My Name Is My Name is a vast improvement, using Yeezy’s beautiful, dark, twisted baroque-rap moves to serve Pusha’s legend, rather than the opposite. Even the goofiest one-liners seem coy rather than contrived (“Rage against the machine, black Zack de la Rocha / In a cranberry ‘Rossa, inside track on the G Rap poster”); that kind of post-lyrical “Clunker or Heater?” game was always part of Clipse’s charm. Plus, the slow-rolling, kitchen-sink production style that defines G.O.O.D. right now matches Pusha’s Old-Testament-kind-of-guy persona, every fiery line aimed at every dude who hasn’t done the dirt he did launched into a messy maelstrom of moving parts for maximum impact. Dying Auto-Tune soul moans and Vegas-chintzy synths make Hudson Mohawke’s “Hold On” beat appropriately half-triumphant; thanks to Kanye and DJ Mano, stalwart real-hip-hop samples (ESG’s “U.F.O,” Mountain’s “Long Red”) meet melting dubstep on the genuinely triumphant “Who I Am”; the Kanye-produced “Pain,” a mean-mugging march of money-machine flickers, gunshots, and taiko percussion, suggests Pusha as an unstoppable avenging force, the rap game Randall ‘Tex’ Cobb from Raising Arizona.
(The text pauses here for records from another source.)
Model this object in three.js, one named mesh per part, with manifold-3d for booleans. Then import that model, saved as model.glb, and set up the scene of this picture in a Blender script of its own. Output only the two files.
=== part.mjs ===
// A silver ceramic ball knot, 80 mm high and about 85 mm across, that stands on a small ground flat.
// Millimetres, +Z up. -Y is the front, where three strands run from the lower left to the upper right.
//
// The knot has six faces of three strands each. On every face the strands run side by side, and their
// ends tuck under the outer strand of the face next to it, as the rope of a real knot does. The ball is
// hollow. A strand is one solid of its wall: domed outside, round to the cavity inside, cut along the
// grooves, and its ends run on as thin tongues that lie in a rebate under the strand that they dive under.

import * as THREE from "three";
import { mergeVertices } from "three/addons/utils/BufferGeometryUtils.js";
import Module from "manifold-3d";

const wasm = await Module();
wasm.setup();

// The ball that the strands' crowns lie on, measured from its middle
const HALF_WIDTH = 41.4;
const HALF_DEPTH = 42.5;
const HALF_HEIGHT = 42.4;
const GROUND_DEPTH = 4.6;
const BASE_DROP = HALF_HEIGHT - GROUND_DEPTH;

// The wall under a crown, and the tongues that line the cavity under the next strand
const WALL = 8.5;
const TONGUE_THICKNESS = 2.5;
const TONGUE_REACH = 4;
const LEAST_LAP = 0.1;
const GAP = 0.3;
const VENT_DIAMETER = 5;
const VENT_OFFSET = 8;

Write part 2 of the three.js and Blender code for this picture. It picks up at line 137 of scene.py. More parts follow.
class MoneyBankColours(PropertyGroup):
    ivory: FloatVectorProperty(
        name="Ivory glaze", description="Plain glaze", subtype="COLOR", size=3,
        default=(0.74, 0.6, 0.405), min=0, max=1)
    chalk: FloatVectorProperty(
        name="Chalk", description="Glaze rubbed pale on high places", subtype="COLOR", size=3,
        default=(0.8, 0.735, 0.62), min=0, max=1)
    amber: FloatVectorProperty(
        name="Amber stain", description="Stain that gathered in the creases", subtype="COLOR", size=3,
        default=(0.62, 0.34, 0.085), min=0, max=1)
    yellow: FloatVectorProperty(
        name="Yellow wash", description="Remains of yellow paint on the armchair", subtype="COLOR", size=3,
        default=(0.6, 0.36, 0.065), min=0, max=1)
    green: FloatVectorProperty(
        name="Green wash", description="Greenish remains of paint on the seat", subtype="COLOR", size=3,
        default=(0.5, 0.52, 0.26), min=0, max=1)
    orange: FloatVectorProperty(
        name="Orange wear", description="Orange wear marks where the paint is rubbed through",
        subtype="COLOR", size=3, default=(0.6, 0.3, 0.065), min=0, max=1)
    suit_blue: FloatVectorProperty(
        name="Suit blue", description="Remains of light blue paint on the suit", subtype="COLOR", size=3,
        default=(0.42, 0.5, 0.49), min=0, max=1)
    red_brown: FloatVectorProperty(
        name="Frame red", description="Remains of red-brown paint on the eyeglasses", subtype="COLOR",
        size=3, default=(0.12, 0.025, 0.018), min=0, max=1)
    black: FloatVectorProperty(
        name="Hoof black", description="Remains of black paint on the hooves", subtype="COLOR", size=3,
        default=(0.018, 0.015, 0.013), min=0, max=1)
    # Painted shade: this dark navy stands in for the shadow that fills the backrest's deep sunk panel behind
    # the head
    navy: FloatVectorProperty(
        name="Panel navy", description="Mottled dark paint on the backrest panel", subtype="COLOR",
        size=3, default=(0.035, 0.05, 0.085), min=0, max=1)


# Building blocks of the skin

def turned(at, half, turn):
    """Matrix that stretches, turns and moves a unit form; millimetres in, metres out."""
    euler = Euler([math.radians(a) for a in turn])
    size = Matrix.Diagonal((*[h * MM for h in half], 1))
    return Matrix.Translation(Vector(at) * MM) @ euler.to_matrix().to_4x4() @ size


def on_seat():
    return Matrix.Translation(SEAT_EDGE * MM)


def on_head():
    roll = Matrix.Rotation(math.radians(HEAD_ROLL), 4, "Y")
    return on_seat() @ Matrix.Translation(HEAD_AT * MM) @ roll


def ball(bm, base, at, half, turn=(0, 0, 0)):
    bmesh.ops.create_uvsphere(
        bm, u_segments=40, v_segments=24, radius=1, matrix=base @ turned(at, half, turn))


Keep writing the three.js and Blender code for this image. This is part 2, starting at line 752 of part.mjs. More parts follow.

But when a Jay-Z sample is shoved into “Numbers on the Board” because why the hell not, it has the strange side effect of reminding you that Pusha refuses to indulge his energetic side anymore. Nowadays he’s riffing on the slow, fumbling, declarative delivery of Kanye and crew, and, well, he’s just better and flashier than that. ‘Ye is a selfish benefactor, and the downside of affiliating with G.O.O.D. is that plenty of elements on My Name Is My Name clash with Pusha’s street bona-fides: Phony-baloney d-boy Rick Ross shows up on “Hold On,” undermining a song that calls out rappers that ain’t never sold dope IRL, while de rigueur rap & bullshit featuring Chris Brown (trying to sound like the Weeknd), The-Dream (likewise), and Kelly Rowland (doing anonymous hook-diva heavy lifting, because Pusha has no time for these kinds of songs) tend to render the headliner anonymous.

Don’t tell King Push, but My Name Is My Name bears a weird resemblance to Drake’s Nothing Was the Same: Here is another deeply considered collection of top-shelf beats and uncompromising-though-still-pop-enough raps that justifies the fairly awful personalities driving it, which, depending on your tolerance for wounded narcissism and a complete lack of insight, is either fascinating or frustrating. Kanye and all the production cosigns he can bring to this thing (Don Cannon, Pharrell Williams, and Swizz Beatz all contribute apocalyptic hip-pop) make this record too ambitious to fail; Pusha T, forever an outlier even when he had clubby crack-rap hits, has finally made a solo project that isn’t totally beneath him, even if parts of it still are.

Was it worth it? That’s the question he’s posed from day one: At what cost, success? He could do far worse, but he could do better.